El fantasma de Biafra

Cuando el presidente nigeriano Olusegun Obasanjo hizo el sorpresivo anuncio para iniciar un diálogo nacional a fin de discutir una reforma constitucional, se estaba sometiendo a lo inevitable. El clamor de políticos y activistas de derechos humanos a disgusto con tal conferencia había llegado al estruendo.

Obasanjo y el Partido Democrático del Pueblo en el poder fueron reelectos en mayo de 2003 en circustancías controvertidas. Las fuerzas de la oposición, dirigidas por Muhammadu Buhari, el candidato del Partido Popular de Toda Nigeria, acusaron a Obasanjo de usar a la polícia para intimidar a los votantes y alterar los resultados de la elección. Inicialmente parecía que Obasanjo aguantaría la tormenta y terminaría su último mandato sin hacer concesiones a sus oponentes. Sin embargo, a finales de diciembre de 2004, el Tribunal Electoral Nacional, ubicado en Abuja, la capital, dictaminó que si bien en la mayoría del país las elecciones fueron libres y justas, el número de votos fue mayor que la población en Ogun -estado natal del presidente. La oposición aprovechó el fallo y exigió que Obasanjo renunciara.
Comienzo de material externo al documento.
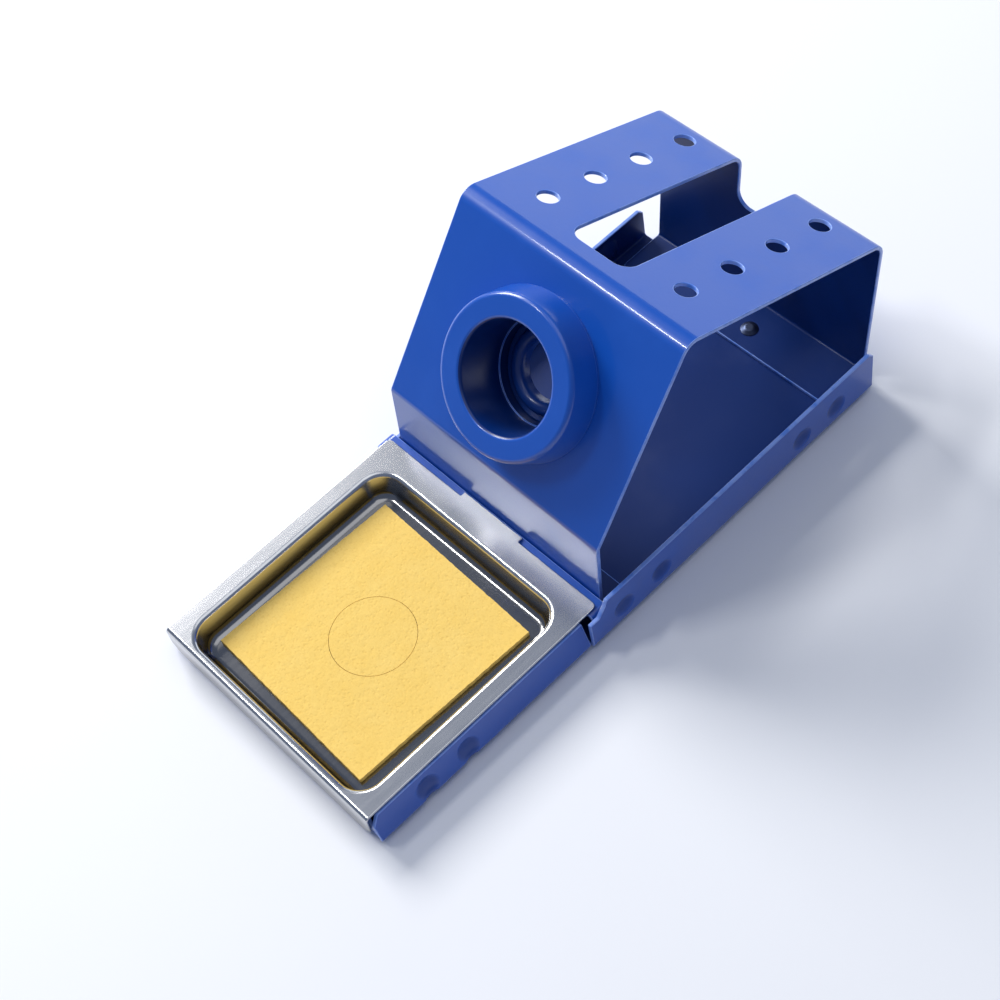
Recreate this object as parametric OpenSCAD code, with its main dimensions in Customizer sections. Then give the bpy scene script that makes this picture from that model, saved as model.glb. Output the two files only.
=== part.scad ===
// Soldering iron stand: a folded sheet base, a bent cover with a sloping
// socket for the iron, and a lift-out tray that holds a damp sponge.
// Millimetres, +Z up, the tray at -Y, the spare-tip plate at +Y.

/* [Base] */
// overall width across the side flanges
base_w = 88; // [80:1:100]
// how far the side flanges stop short of the cover's back foot
flange_setback = 2.8; // [1:0.1:8]
// height of the side flanges beside the cover
flange_h = 16.2; // [14:0.1:21]
// how far the low flanges beside the tray lean inward
flange_lean = 3; // [1:0.1:4]
// thickness of the painted sheet
sheet_t = 1.2; // [1:0.1:1.5]
// outside radius of the floor bends
bend_r = 1.8; // [1.7:0.1:3]
// radius of the pressed dimples in the flanges
dimple_r = 3.7; // [3:0.1:4]
// depth of the pressed dimples
dimple_depth = 0.9; // [0.4:0.1:1.1]
// height of the rubber feet below the floor
foot_h = 1.2; // [1:0.1:4]
// radius of the rubber feet
foot_r = 5; // [4:0.5:7]

/* [Cover] */
// gap between the cover's sides and the flanges
cover_gap = 3.8; // [2:0.1:6]
// lean of the front strip away from plumb, in degrees
strip_lean = 4.4; // [0:0.1:8]
// height of the bend between the strip and the incline
strip_top = 30.6; // [27:0.1:36]
// angle of the incline above level, in degrees
incline_angle = 52.1; // [46:0.1:60]
// length of the incline
incline_len = 60.9; // [56:0.1:68]
// fall of the top plate toward the rear, in degrees
top_fall = 22.1; // [15:0.1:26]
// length of the top plate
top_len = 77.8; // [70:0.1:84]
// lean of the back plate away from plumb, in degrees
back_lean = 7.3; // [0:0.1:9]
// outside radius of the bend under the incline
low_bend_r = 2.4; // [1.8:0.1:4]
// outside radius of the two upper bends
high_bend_r = 5; // [3:0.1:6]
// depth of the foot flange behind the slot
back_foot_len = 17; // [14:0.5:22]
// depth of the foot flange behind the front strip
front_foot_len = 10; // [9:0.5:14]

/* [Slot and tip holes] */
// width of the slot through the top plate
slot_w = 20.2; // [16:0.1:26]
// distance from the front bend to the slot
slot_start = 8.9; // [7:0.1:16]
// how far the slot runs down the back plate
slot_drop = 16.5; // [12:0.5:22]
// corner radius of the slot
slot_r = 4.5; // [2:0.1:6]
// diameter of the spare-tip holes
tip_hole_d = 5.9; // [4:0.1:8]
// distance from the front bend to the first tip hole
tip_first = 15.8; // [11:0.1:17]
// distance from the last tip hole to the rear bend
tip_last = 8.6; // [7.5:0.1:12]
// distance of each row of tip holes from the side edge
tip_edge = 15; // [9:0.1:18]

/* [Iron socket] */
// wall of the collar around the bore
collar_wall = 6.8; // [5:0.1:7]
// height of the collar above the incline
collar_h = 9.2; // [6:0.1:9.5]
// radius of the bore that takes the iron
collar_bore_r = 14.8; // [12:0.1:16]
// rounding of the collar rim
collar_round = 1.4; // [1:0.1:3.2]
// how far the socket sits below the middle of the incline
collar_drop = 0.5; // [0:0.1:1.5]
// extra radius of the seating flange around the collar
seat_margin = 1.3; // [0.8:0.1:1.6]
// thickness of the seating flange
seat_t = 0.7; // [0.5:0.1:1.2]
// wall of the collar tube
tube_wall = 2.2; // [1.6:0.1:2.4]
// radius of the bore through the inner ring
ring_bore_r = 8; // [6:0.1:9]
// gap between the rounded lip of the inner ring and the collar
ring_lip_gap = 2.2; // [1.5:0.1:3.5]
// depth of the ring lip behind the incline
ring_depth = 7; // [6:0.1:8]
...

Simultáneamente, la parte este del país cayó en la anarquía. Los hampones políticos vinculados al presidente recurrieron a tácticas duras en un intento por deponer a uno de los gobernadores, molestos porque éste no les había concedido contratos públicos lucrativos. Obasanjo se rehusó a ponerlos en orden, aun después de que invadieron y destruyeron oficinas gubernamentales. En el delta del Níger, donde la producción petrolera y la negligencia oficial han devastado el medio ambiente y destruido medios de vida, jóvenes encolerizados se dirigieron hacia los pantanos y encabezaron una revuelta en contra de las tropas federales.